The committed Christian, then, could take a decisive stance on which of these interpretations is more plausible and resolve this issue. I, personally, think that both interpretations are equally as likely. How many authors wrote Isaiah? Well, the tradition of the Jews in the Dead Scrolls does not offer the insight that many attribute to it. On the other hand, the New Testament might offer some insight, depending on your interpretation.

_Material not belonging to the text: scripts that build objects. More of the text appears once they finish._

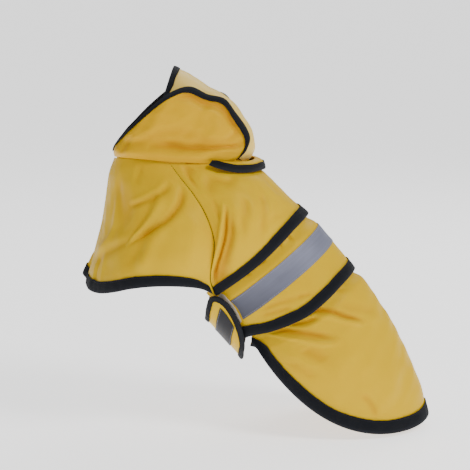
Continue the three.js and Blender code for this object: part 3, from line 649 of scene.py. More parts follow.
def stitch_row(name, paths, material, pitch=3.2, thick=0.5):
    """A run of lockstitches along each path of points and normals, as one mesh."""
    verts, faces = [], []
    sides, step = 6, 0.4
    half = [[-0.42, 0.25, -0.35], [-0.34, 0.8, 0.1], [0, 1, 0.42]]
    shape = np.array(half + [[-run, wide, rise] for run, wide, rise in half[1::-1]])
    for p, n in paths:
        gone = gone_along(p)
        count = max(1, int(gone[-1] / pitch))
        for s in (np.arange(count) + 0.5) * gone[-1] / count:
            here, ahead, up = (read_at(q, gone, x) for q, x in ((s, p), (s + step, p), (s, n)))
            way = ahead - here if s + step < gone[-1] else here - ahead + 1e-6
            way = way / np.linalg.norm(way) if np.linalg.norm(way) > 1e-9 else np.array([1.0, 0, 0])
            cross = np.cross(up, way)
            first = len(verts)
            for run, wide, rise in shape:
                for k in range(sides):
                    a = 2 * np.pi * k / sides
                    spot = here + way * run * pitch + up * (rise * thick + 0.5 * thick * wide * np.sin(a))
                    verts.append((spot + cross * 0.5 * thick * wide * np.cos(a)) * MM)
            for j in range(len(shape) - 1):
                for k in range(sides):
                    q = first + j * sides
                    faces.append((q + k, q + (k + 1) % sides, q + sides + (k + 1) % sides, q + sides + k))
            faces.append(tuple(first + k for k in range(sides))[::-1])
            last = first + (len(shape) - 1) * sides
            faces.append(tuple(last + k for k in range(sides)))
    mesh = bpy.data.meshes.new(name)
    mesh.from_pydata([tuple(v) for v in verts], [], faces)
    mesh.polygons.foreach_set("use_smooth", np.ones(len(faces), bool))
    mesh.validate()
    mesh.materials.append(material)
    piece = placed(name, mesh)
    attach(piece, "root")
    return piece


def sewn_line(stations, width, rise):
    """The stitch line of a binding, near the inner edge of its outer leg."""
    t = (width - STITCH_INSET) / width
    n = unit(mix(stations["edge_n"], stations["in_n"], t))
    return stations["edge"] + (stations["in"] - stations["edge"]) * t + n * rise, n


def bound_edge(name, node, stations, width, seed, out=1.9):
    """A binding and its stitches, for one edge."""
    tape = stand_for(fold_over(name, stations, width, seed, out), node)
    line = sewn_line(stations, width, out - 0.3)
    return [tape, stitch_row(name + "_stitches", [line], THREAD_BLACK)]


yoke_edge = stations_at_hem(yoke, np.linspace(SEAM, 1 - SEAM, 150), BINDING, 1)
yoke_trim = bound_edge("yoke_hem_binding", "yoke_binding", yoke_edge, BINDING, 11)

# Fronts: left and right cape of the chest, coated polyester, each cut from the centre front
# round to its raglan seam. The left one laps 18 mm over the right, and both hems stand free.
NECK_FRONT = {
    "x": [-164, -158, -142, -121, -101],
    "y": [0, -21, -38, -47, -50],
    "z": [22, 24, 25, 24, 22],
}
CENTRE_FRONT = {
    "x": [-164, -170.3, -172.8, -175.8, -179.5, -184.9, -190.3, -196, -197.5],
    "z": [22, 5, -10.2, -30.5, -51, -71.5, -92, -112, -121],
}
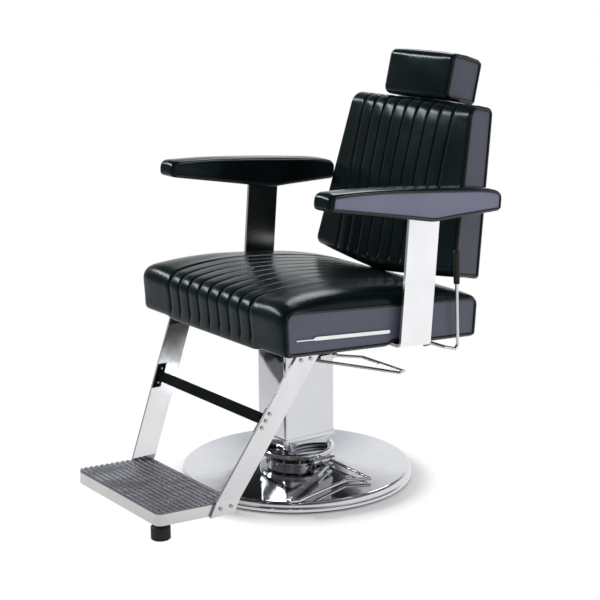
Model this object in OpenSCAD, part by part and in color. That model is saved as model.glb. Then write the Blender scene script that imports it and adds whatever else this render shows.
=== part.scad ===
// Hydraulic barber chair: round polished base, telescoping square column, swivelling seat with
// strap-carried arms, fixed footrest, reclining back and a headrest that slides in the back.
// Millimetres. The origin is on the floor at the centre of the base. The chair faces -Y, +Z is up,
// and +X is the sitter's left.

/* [Base] */
// Radius of the base disc
base_r = 280; // [265:1:300]
// Height of the base's rolled edge above the floor
rim_h = 30; // [26:1:34]
// Height of the dome where it meets the pump housing
dome_h = 44; // [40:1:48]
// Thickness of the polished base cover
cover_t = 2.5; // [1.5:0.5:4]
// Radius of the rolled edge
rim_roll = 9; // [6:1:11]
// Height of the rubber ring that the base stands on
floor_ring_h = 5; // [3:1:7]
// Width of the rubber floor ring
floor_ring_w = 20; // [12:1:28]
// Wall of the cast base dish
dish_t = 11; // [8:1:14]
// Radius of the boss in the middle of the dish
boss_r = 84; // [80:1:100]
// Number of ribs under the dish
dish_ribs = 6; // [4:1:10]
// Radius of a housing bolt
bolt_r = 4; // [3:0.5:5]
// Number of housing bolts
bolt_count = 6; // [3:1:8]

/* [Pump housing] */
// Outer radius of the housing at its foot
housing_r = 68; // [64:1:72]
// Outer radius of the housing at its top
housing_top_r = 76; // [72:1:80]
// Height of the housing's top face above the floor
housing_top_z = 62; // [58:1:66]
// Wall of the housing
housing_wall = 8; // [6:1:10]
// Number of fins round the housing
fin_count = 12; // [6:1:18]
// Outer radius of the flange ring on the housing
flange_r = 93; // [88:1:98]
// Height of the flange ring's rolled edge
flange_h = 17; // [12:1:20]
// Width of the reservoir cap, across the chair
cap_w = 104; // [96:1:106]
// Depth of the reservoir cap, front to back
cap_d = 130; // [120:1:134]
// Height of the reservoir cap
cap_h = 32; // [24:1:34]

/* [Hydraulics] */
// Outer radius of the lift cylinder
cyl_r = 40; // [37:1:43]
// Bore radius of the lift cylinder
cyl_bore_r = 32; // [29:1:34]
// Height of the cylinder's top above the floor
cyl_top_z = 290; // [280:1:300]
// Radius of the ram
ram_r = 22; // [18:1:25]
// Running clearance of the ram and the piston
run_gap = 0.05; // [0.02:0.01:0.1]
// Height of the piston
piston_h = 14; // [10:1:18]
// Radius of the pump plunger
plunger_r = 5; // [4:0.5:6]
// Radius of the pump's body
pump_r = 9; // [8:0.5:10]

/* [Column] */
// Width of the square column shroud
column_w = 116; // [112:1:122]
// Depth of the column shroud, front to back
column_d = 146; // [142:1:152]
// Wall of the shroud
column_wall = 2; // [1.5:0.5:3]
// Height of the shroud's lower lip above the floor
column_lip_z = 105; // [100:1:112]
// Height of the rolled lip
column_lip_h = 9; // [6:1:14]

/* [Seat] */
// Height of the seat's reference line above the floor
seat_z = 400; // [396:1:403]
// Tilt of the seat, front edge up, in degrees
seat_tilt = 4.5; // [3:0.5:6]
// Half of the seat's width
seat_hw = 298.5; // [285:0.5:303]
// Front edge of the seat cushion
seat_front = -238; // [-250:1:-225]
// Rear edge of the seat cushion
seat_rear = 305; // [295:1:309]
// Underside of the cushion below the reference line
seat_under = 12.5; // [10:0.5:15]
// Top of the cushion's side panels above the reference line
seat_top = 83; // [76:1:86]
// How far the top swells above its side panels
seat_crown = 35; // [25:1:40]
// How far the front swells forward in the middle
seat_bow = 15; // [8:1:20]
// Radius of the cushion's front and rear edges
seat_edge_r = 22; // [16:1:26]
// Distance between two sewn seams
seam_pitch = 42; // [36:1:48]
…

How many authors wrote Isaiah? With this overview of these competing theories, we seem to be left in a deadlock with both of these two theories being possible alternatives. Perhaps Isaiah made a long-term prophecy and named Cyrus. Perhaps Isaiah died, and somebody picked up where he left off, much like the chronicles of the kings of Israel. There is no reason to be dogmatic about either theory. Both theories are consistent with the tenets of biblical inspiration. There is no reason that a book with multiple authors could not be inspired. Other examples of books with multiple authors include 1 and 2 Kings, 1 and 2 Samuel, Deuteronomy, Numbers, and others. We just do not have enough historical data to determine which theory of authorship is true. But whether it is the prophet Isaiah, or a member of the Jewish community, it is still inspired text and we can still derive truth from it.